Three Questions to Help End Cultural Appropriation by Louie GongTweet
When you visit the stores this holiday season, you’ll run across countless products featuring designs inspired by indigenous cultures. So, if there’s such a huge demand for Native art, why do Native communities remain some of the poorest in North America? And why do companies with plenty of resources to do so rarely collaborate with Native artists?
Well, for one, both the producers and consumers of these products have been exposed to a lifetime of media depicting Native peoples in really limiting contexts. Here’s a few of the most common:
- A romantic or tragic symbol of American history
- A cause or charity project
- An extension of the natural environment
Almost all mainstream media over the last 400 years has shown us in one of these ways. As just one example, the iconic “End of the Trail” image, which was based on a sculpture by James Earle Fraser, encompasses all three of these contexts. He described this work as depicting the American Indian’s “exit into oblivion.”
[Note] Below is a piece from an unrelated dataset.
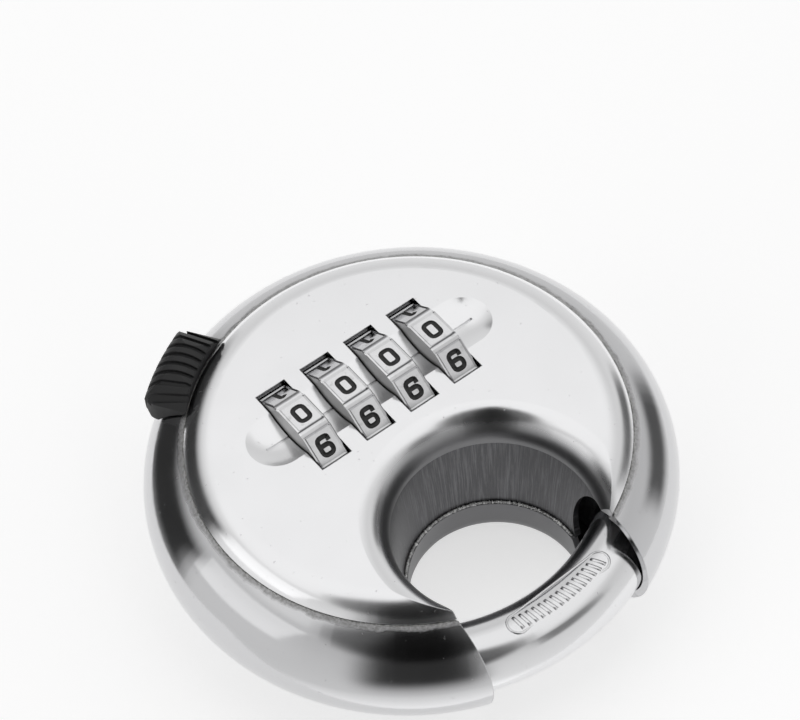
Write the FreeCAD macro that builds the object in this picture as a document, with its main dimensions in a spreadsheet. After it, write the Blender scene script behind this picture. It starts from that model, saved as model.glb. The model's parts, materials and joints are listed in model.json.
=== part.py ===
"""Disc padlock with four combination dials, a thumb slider and a swinging shackle.

Frame: the origin is the centre of the flat rear face, +Z points out of the dialled face, the dial
row runs along X and the shackle's gap is on the -Y side. All lengths are millimetres.
"""

import FreeCAD, Part
import Sketcher
import math
import os

DRIVING = {
    # cutting tools
    "tool_reach": 20.0,
    "overrun": 1.0,
    "plug_overrun": 4.0,
    "joint_overlap": 0.5,
    # casing
    "outer_radius": 35.0,
    "rim_bend": 9.3,
    "sheet_gauge": 0.9,
    "middle_height": 11.0,
    "plateau_rise": 10.9,
    "plateau_radius": 25.0,
    "valley_radius": 28.9,
    "cover_edge_radius": 28.75,
    "cover_edge_rise": 8.85,
    "cover_overrun": 1.25,
    "weld_flange_radius": 25.2,
    "weld_flange_rise": 8.2,
    "joggle_run": 0.5,
    "kink_run": 0.4,
    "parting_drop": 4.8,
    "fit_gap": 0.05,
    # throat, the hole that a hasp goes through
    "throat_offset": 17.7,
    "throat_radius": 11.9,
    "rear_throat_radius": 11.4,
    "crease_radius": 13.2,
    "crease_rise": 6.6,
    "flare_roll": 4.35,
    "rear_flare_roll": 2.6,
    "rear_flare_drop": 8.45,
    "notch_radius": 8.5,
    "notch_offset": 26.8,
    "notch_drop": 0.5,
    "notch_reach": 15.0,
    # gap that the shackle closes
    "gap_left": 12.5,
    "gap_left_taper": 0.0,
    "gap_right": 11.5,
    "gap_right_taper": 0.1,
    "gap_reference": 24.0,
    "core_setback": 3.6,
    # shackle and its swing
    "shackle_ring": 29.4,
    "shackle_bar": 4.58,
    "groove_bar": 4.68,
    "tail_angle": 106.0,
    "shackle_sweep": 202.0,
    "swing": 60.0,
    "ramp_depth": 1.23,
    "ramp_sweep": 41.0,
    "ramp_overrun": 3.0,
    # slider
    "grip_middle": 123.6,
    "grip_sweep": 30.0,
    "grip_end_sweep": 4.4,
    "grip_gap": 0.25,
    "grip_half_length": 6.25,
    "grip_corner": 2.6,
    "grip_top_rise": 12.4,
    "grip_top_roll": 8.2,
    "grip_foot_rise": 6.32,
    "grip_foot_radius": 34.35,
    "grip_nose_radius": 34.9,
    "grip_nose_rise": 7.4,
    "grip_nose_roll": 4.4,
    "grip_shoulder_radius": 33.4,
    "grip_shoulder_rise": 11.0,
    "grip_crown_roll": 3.9,
    "grip_side_radius": 28.95,
    "grip_lip_radius": 28.55,
    "grip_lip_low_rise": 9.8,
    "grip_lip_rise": 11.4,
    "rib_depth": 0.4,
    "rib_count": 7,
    "rib_step": 2.7,
    "rib_sweep": 1.5,
    "arm_middle": 120.3,
    "arm_sweep": 9.4,
    "arm_gauge": 1.2,
    "arm_half_height": 1.9,
    "arm_top_rise": 6.3,
    "seat_radius": 33.15,
    "seat_play": 0.1,
    "slot_half_height": 2.3,
    "slot_margin": 2.2,
    "slider_screw_radius": 0.7,
    "slider_screw_play": 0.02,
    "slider_screw_tip": 30.6,
    "slider_screw_spread": 2.3,
    "slider_screw_sink": 0.1,
    "slider_head_radius": 1.25,
    "slider_head_gauge": 0.6,
    "slider_slot_width": 0.35,
    "slider_slot_depth": 0.25,
    "shield_sweep": 53.0,
    "shield_overlap": 5.0,
    "shield_radius": 33.45,
    "shield_gauge": 0.8,
    "shield_half_height": 2.7,
    "shield_play": 0.2,
    "track_overrun": 2.0,
    # dials
    "dial_pitch": 7.03,
    "dial_row_offset": 8.1,
    "dial_axis_rise": 4.6,
    "dial_flat_radius": 8.55,
    "dial_corner_radius": 8.85,
    "dial_width": 4.2,
    "dial_play": 0.03,
    "key_half_width": 0.7,
    "key_low": 4.0,
    "key_high": 5.2,
    "keyway_run": 0.2,
    "window_width": 4.6,
    "window_length": 14.6,
    "window_offset": 8.0,
    "groove_half_width": 4.0,
    "groove_depth": 0.9,
    "groove_half_span": 15.0,
    "groove_shift": 0.4,
    "index_line_width": 0.3,
    "index_line_depth": 0.2,
    "index_line_overrun": 1.6,
    # gate sleeves
    "hub_radius": 4.95,
    "neck_radius": 3.2,
    "gate_disc_radius": 4.35,
    "gate_disc_width": 1.0,
    "gate_disc_shift": 3.45,
    "gate_floor": 3.3,
    "gate_half_height": 1.15,
    "gate_side": 0.5,
    # axle
    "axle_radius": 1.6,
    "axle_left": 16.0,
    "axle_bore_half_span": 18.2,
    "axle_tip_radius": 1.1,
    "axle_tip_left": 17.9,
    "axle_spring_radius": 1.55,
    "axle_spring_pitch": 0.62,
    "axle_spring_length": 2.5,
    "axle_spring_left": 19.2,
    "axle_spring_room_radius": 2.6,
    "axle_spring_room_left": 19.6,
    "axle_spring_room_right": 16.2,
    "yoke_gap": 0.75,
    "yoke_right": 0.5,
    "yoke_near": 1.8,
    "yoke_far": 2.6,
    "yoke_low_rise": 2.2,
    "yoke_half_height": 1.6,
    "yoke_slot_near": 0.2,
    "yoke_slot_far": 2.1,
    "yoke_slot_rise": 6.0,
    "yoke_travel": 2.1,
    "yoke_play": 0.5,
    # clicking leaves under the dials
    "leaf_gauge": 0.25,
    "leaf_width": 3.2,
    "leaf_half_length": 5.2,
    "leaf_end_slope": 0.1,
    "leaf_crest_gap": 0.12,
    "leaf_foot_gap": 0.02,
    # locking fence
    "fence_travel": 1.8,
    "fence_gauge": 1.8,
    "fence_back_offset": 19.2,
    "fence_half_span": 11.4,
    "fence_low_drop": 5.2,
    "fence_top_rise": 6.2,
    "fence_play": 0.4,
    "fin_width": 1.1,
    "fin_half_height": 1.0,
    "fin_tip_gap": 0.1,
    "nose_tip_offset": 26.3,
    "nose_half_width": 1.6,
    "nose_half_height": 1.4,
    "nose_play": 0.15,
    "fence_spring_radius": 1.0,
    "fence_spring_drop": 3.9,
    "fence_spring_turns": 5.0,
    "spring_wire": 0.4,
    # code-change screw
    "reset_offset": 18.0,
    "reset_head_radius": 3.0,
    "reset_head_low": 0.1,
    "reset_head_top": 2.5,
    "reset_shank_radius": 2.2,
    "reset_shank_rise": 1.3,
    "reset_pin_radius": 0.6,
    "reset_pin_play": 0.08,
    "reset_pin_low_rise": 0.8,
    "reset_pin_length": 4.2,
    "reset_throw": 1.13,
    "reset_slot_half_width": 0.5,
    "reset_slot_top": 1.1,
    "cam_room_rise": 3.0,
    # die-cast core
    "core_throat_radius": 16.5,
    "core_edge_gap": 0.4,
    "core_shoulder_run": 2.6,
    "pocket_left": 13.4,
    "pocket_right": 15.1,
    "pocket_near": 1.6,
    "pocket_far": 17.8,
    "pocket_drop": 8.0,
    "spring_rib_half_span": 10.0,
    "spring_rib_near": 13.8,
    "spring_rib_far": 14.6,
    "spring_rib_drop": 2.6,
    "core_screw_radius": 1.25,
    "core_screw_head_radius": 2.2,
    "core_screw_head_play": 0.1,
    "core_screw_low": 4.4,
    "core_screw_floor": 4.0,
    "core_screw_seat_rise": 7.0,
    "core_screw_top_rise": 8.6,
    "core_screw_slot_half_width": 0.25,
    "core_screw_slot_depth": 0.6,
}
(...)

Although each one of these problematic themes – and their negative impact on real live Native peoples – deserves its own post, the takeaway here is the theme that is missing. Producers and consumers of cultural art don’t see us as highly skilled, hard working professionals who would make great business partners or collaborators.
At Eighth Generation we understand that appropriation is about more than hurt feelings. It has real cultural and economic consequences. So in addition to creating Native-owned and designed products, and modeling responsible ways of partnering with Native artists through the Inspired Natives Project, we are committed to raising awareness around the importance of supporting Native artists and businesses.
We think we’re on the right track towards creating opportunities for cultural artists, and through our presence in the market, we can influence more established companies to change their pattern of appropriation. But there’s a long way to go, and YOU can help! When you’re thinking about buying Native art and products, ask three simple questions:
1. Is the artist Native?
Generally, this means the artist is enrolled or registered in a tribe. If you don’t see the artist’s name or tribe on the packaging or website, the product was NOT designed by a Native artist. And don’t be fooled by the term “Native-inspired”, a term that grew in popularity after the passage of the Indian Arts and Crafts Act of 1990, which made it illegal to call something “Native” when Native people had nothing to do with it. So saying a product is “Native-inspired” is often an attempt to mislead consumers into thinking the product is connected to real Native peoples without violating the law.
2. Is the company Native-owned?
There aren’t yet a lot of Native-owned companies that you can buy products from, because there just isn’t a lot of start up capital or business capacity in our communities. So it’s especially important to support Native peoples that still managed to pursue success through entrepreneurship. The more you support Native-owned businesses, the more business knowledge cycles back into our communities and fosters sustainable, self-determined models for Native artists creating arts-based businesses. If you’re not sure, don’t be afraid to ask!
3. Is the artist being fairly and equitably compensated?
When a Native artist licenses artwork to a company, they’re signing off on more than just their artwork. They are also granting permission for the company to tell their personal story and align with their tribe. With these greater stakes in mind, it’s especially important to be aware of that fact that not all licensing arrangements are equal.
Although agreements will vary widely based upon the stature of the artist and the size of the company, they generally include a combination of an upfront fee, and royalties based on sales and product exchanges. However, you will hear of arrangements that vary as widely as companies deliberately seeking out artists who do not have a voice, and purchasing the rights to artwork in perpetuity for $200 — to arrangements like Eighth Generation’s Inspired Natives Project, where artists receive an upfront fee, royalties, access to product, and invaluable capacity building. There’s no one right model, but remember that it’s OK to ask. They may tell you it’s confidential, but the way they handle an inquiry says a lot about their values.
With the information you acquire from asking these 3 questions, you’ll be able to make an informed decision about whether to buy. Regardless of which way you decide to go, we remind you that resources used to buy appropriated artwork leads to more appropriation. More appropriation leads to a further decrease in the already limited opportunity for cultural artists and Native-owned businesses.
By Louie Gong
Louie Gong (M.Ed) is the Founder of 8th Generation and is an artist, educator and public speaker who was raised by his grandparents in the Nooksack tribal community. Although he is best known for his highly sought after, hand-drawn custom shoes, Louie has received international recognition for a body of work that – like his mixed heritage (Nooksack/Chinese/French/Scottish) – defies categorization.
A former Child and Family Therapist, Louie started addressing racial and cultural identity professionally in 2001. He went on to become President of MAVIN, a national non-profit that raises awareness about mixed race people and families. His commentary on race and cultural identity has been featured, in MSNBC.com, The New York Times, NBC Nightly News and BBC. He continues to serve on the Advisory Board of MAVIN and Mixed in Canada.